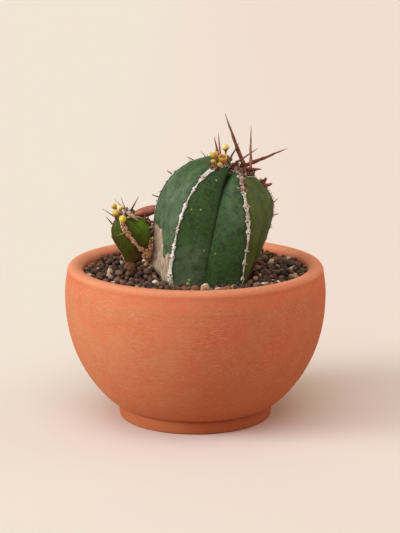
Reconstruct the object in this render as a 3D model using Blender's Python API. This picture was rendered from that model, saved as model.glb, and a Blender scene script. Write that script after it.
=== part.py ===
"""A ribbed euphorbia with one young offset, growing in a shallow terracotta bowl.

Metres, +Z up. The origin is the middle of the foot, on the surface that the bowl stands on.
The plant faces the front, -Y, and leans towards +X.

Places on a stem have two numbers. The turn counts ribs round the stem: 2.0 is the crest of
rib 2, and 2.5 is the groove between ribs 2 and 3. The level runs from 0 at the root tip,
through SOIL_LEVEL at the soil line, to 1 in the middle of the crown.
"""

import math
import random
from collections import namedtuple

import bmesh
import bpy
from mathutils import Vector, noise
from mathutils.bvhtree import BVHTree

MM = 0.001
GAP = 0.35 * MM             # clearance kept between neighbouring pieces

# Bowl
BOWL_HEIGHT = 90.0 * MM
BOWL_RADIUS = 75.0 * MM     # at its widest
WIDEST_HEIGHT = 71.0 * MM
BOWL_REACH = 78.2 * MM      # from the widest height down to where the outer curve would close
BOWL_SQUARENESS = 2.1       # 2 is an ellipse, more is fuller
NECK_REACH = 64.0 * MM      # the same, upwards
INNER_RADIUS = 66.0 * MM
INNER_REACH = 66.0 * MM
FLOOR_HEIGHT = 13.0 * MM
FOOT_RADIUS = 44.1 * MM
FOOT_HEIGHT = 8.2 * MM
FOOT_RING_WIDTH = 8.0 * MM
FOOT_EDGE = 1.2 * MM        # rounding of the foot's bottom edge
FOOT_RECESS = 3.0 * MM
DRAIN_RADIUS = 8.0 * MM
LIP_OUTER_RADIUS = 73.6 * MM
LIP_MIDDLE_RADIUS = 69.1 * MM
LIP_INNER_RADIUS = 64.9 * MM
LIP_RISE = 4.4 * MM         # height of the rounded lip
BOWL_SIDES = 56

# Soil
SOIL_HEIGHT = 82.0 * MM
SOIL_UNEVENNESS = 0.7 * MM
SOIL_TOP_RINGS = 6

# Surface stones
STONE_COUNT = 14
STONE_RADIUS = 2.4 * MM
STONE_RING = 55.0 * MM      # distance of the ring of stones from the bowl's middle
STONE_SEED = 11

# Stems
SOIL_LEVEL = 0.12
BELLY_LEVEL = 0.42
CREST_KEEL = 0.015          # how far a crest stands proud, as a share of the stem's radius
GROOVE_SHARPNESS = 1.5      # 1 is a plain V, more rounds its shoulders
COLUMNS_PER_RIB = 8
MAIN_ROWS = 26
OFFSET_ROWS = 16

# Woody pieces by the offset
NECK_BASE = (-36.5 * MM, -12.5 * MM, 77.0 * MM)
NECK_HEIGHT = 16.0 * MM
NECK_FOOT_RADIUS = 4.4 * MM
NECK_TOP_RADIUS = 4.0 * MM
KNOT_CENTRE = (-27.4 * MM, -17.1 * MM, 97.9 * MM)
KNOT_RADIUS = 3.6 * MM
SHOOT_LENGTH = 17.0 * MM
SHOOT_RADIUS = 3.0 * MM

# Spines and flowers
SPINE_SIDES = 6
SPINE_ROWS = 7
FLOWER_SIDES = 8
STALK_RADIUS = 0.5 * MM

Rib = namedtuple(
    "Rib",
    "foot_azimuth belly_azimuth crown_azimuth foot_radius belly_radius belly_height top_height "
    "groove_place groove_share groove_onset roundness squareness",
)
Stem = namedtuple(
    "Stem",
    "name axis ribs root_depth crown_radius crown_height core_height foot_groove crown_groove "
    "face_bulge swelling",
)
Swelling = namedtuple("Swelling", "turn level turn_reach level_reach height")
Spine = namedtuple("Spine", "name turn level length azimuth elevation radius bend")
Cyathium = namedtuple("Cyathium", "name turn level lift azimuth elevation width is_open")


def mm(*values):
    """Millimetres as a tuple of metres."""
    return tuple(value * MM for value in values)


def rib(azimuths, radii, heights, groove=(0.5, 1.0, 0.0), roundness=0.0, squareness=2.4):
    """A rib from degrees and millimetres; azimuth 0 faces the front and +90 faces +X.

    The groove towards the next rib has a place across the face, a share of the stem's full
    groove depth, and an onset, which is how far up the face it starts to open. The squareness is
    that of the rib's shoulder: 2 is an ellipse, more is fuller.
    """
    return Rib(*azimuths, *mm(*radii), *mm(*heights), *groove, roundness, squareness)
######
*Written task*:
Repeat the material word for word, in full.

*Answer to the problem*:
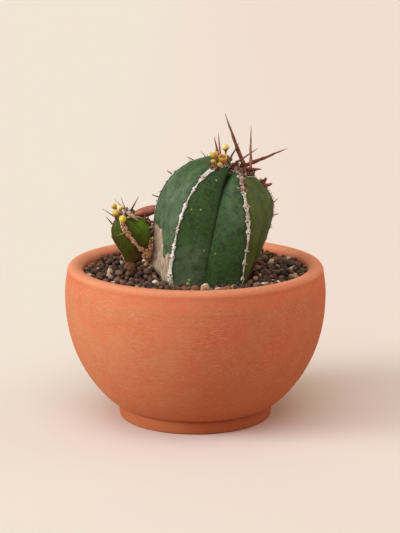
Reconstruct the object in this render as a 3D model using Blender's Python API. This picture was rendered from that model, saved as model.glb, and a Blender scene script. Write that script after it.
=== part.py ===
"""A ribbed euphorbia with one young offset, growing in a shallow terracotta bowl.

Metres, +Z up. The origin is the middle of the foot, on the surface that the bowl stands on.
The plant faces the front, -Y, and leans towards +X.

Places on a stem have two numbers. The turn counts ribs round the stem: 2.0 is the crest of
rib 2, and 2.5 is the groove between ribs 2 and 3. The level runs from 0 at the root tip,
through SOIL_LEVEL at the soil line, to 1 in the middle of the crown.
"""

import math
import random
from collections import namedtuple

import bmesh
import bpy
from mathutils import Vector, noise
from mathutils.bvhtree import BVHTree

MM = 0.001
GAP = 0.35 * MM             # clearance kept between neighbouring pieces

# Bowl
BOWL_HEIGHT = 90.0 * MM
BOWL_RADIUS = 75.0 * MM     # at its widest
WIDEST_HEIGHT = 71.0 * MM
BOWL_REACH = 78.2 * MM      # from the widest height down to where the outer curve would close
BOWL_SQUARENESS = 2.1       # 2 is an ellipse, more is fuller
NECK_REACH = 64.0 * MM      # the same, upwards
INNER_RADIUS = 66.0 * MM
INNER_REACH = 66.0 * MM
FLOOR_HEIGHT = 13.0 * MM
FOOT_RADIUS = 44.1 * MM
FOOT_HEIGHT = 8.2 * MM
FOOT_RING_WIDTH = 8.0 * MM
FOOT_EDGE = 1.2 * MM        # rounding of the foot's bottom edge
FOOT_RECESS = 3.0 * MM
DRAIN_RADIUS = 8.0 * MM
LIP_OUTER_RADIUS = 73.6 * MM
LIP_MIDDLE_RADIUS = 69.1 * MM
LIP_INNER_RADIUS = 64.9 * MM
LIP_RISE = 4.4 * MM         # height of the rounded lip
BOWL_SIDES = 56

# Soil
SOIL_HEIGHT = 82.0 * MM
SOIL_UNEVENNESS = 0.7 * MM
SOIL_TOP_RINGS = 6

# Surface stones
STONE_COUNT = 14
STONE_RADIUS = 2.4 * MM
STONE_RING = 55.0 * MM      # distance of the ring of stones from the bowl's middle
STONE_SEED = 11

# Stems
SOIL_LEVEL = 0.12
BELLY_LEVEL = 0.42
CREST_KEEL = 0.015          # how far a crest stands proud, as a share of the stem's radius
GROOVE_SHARPNESS = 1.5      # 1 is a plain V, more rounds its shoulders
COLUMNS_PER_RIB = 8
MAIN_ROWS = 26
OFFSET_ROWS = 16

# Woody pieces by the offset
NECK_BASE = (-36.5 * MM, -12.5 * MM, 77.0 * MM)
NECK_HEIGHT = 16.0 * MM
NECK_FOOT_RADIUS = 4.4 * MM
NECK_TOP_RADIUS = 4.0 * MM
KNOT_CENTRE = (-27.4 * MM, -17.1 * MM, 97.9 * MM)
KNOT_RADIUS = 3.6 * MM
SHOOT_LENGTH = 17.0 * MM
SHOOT_RADIUS = 3.0 * MM

# Spines and flowers
SPINE_SIDES = 6
SPINE_ROWS = 7
FLOWER_SIDES = 8
STALK_RADIUS = 0.5 * MM

Rib = namedtuple(
    "Rib",
    "foot_azimuth belly_azimuth crown_azimuth foot_radius belly_radius belly_height top_height "
    "groove_place groove_share groove_onset roundness squareness",
)
Stem = namedtuple(
    "Stem",
    "name axis ribs root_depth crown_radius crown_height core_height foot_groove crown_groove "
    "face_bulge swelling",
)
Swelling = namedtuple("Swelling", "turn level turn_reach level_reach height")
Spine = namedtuple("Spine", "name turn level length azimuth elevation radius bend")
Cyathium = namedtuple("Cyathium", "name turn level lift azimuth elevation width is_open")


def mm(*values):
    """Millimetres as a tuple of metres."""
    return tuple(value * MM for value in values)


def rib(azimuths, radii, heights, groove=(0.5, 1.0, 0.0), roundness=0.0, squareness=2.4):
    """A rib from degrees and millimetres; azimuth 0 faces the front and +90 faces +X.

    The groove towards the next rib has a place across the face, a share of the stem's full
    groove depth, and an onset, which is how far up the face it starts to open. The squareness is
    that of the rib's shoulder: 2 is an ellipse, more is fuller.
    """
    return Rib(*azimuths, *mm(*radii), *mm(*heights), *groove, roundness, squareness)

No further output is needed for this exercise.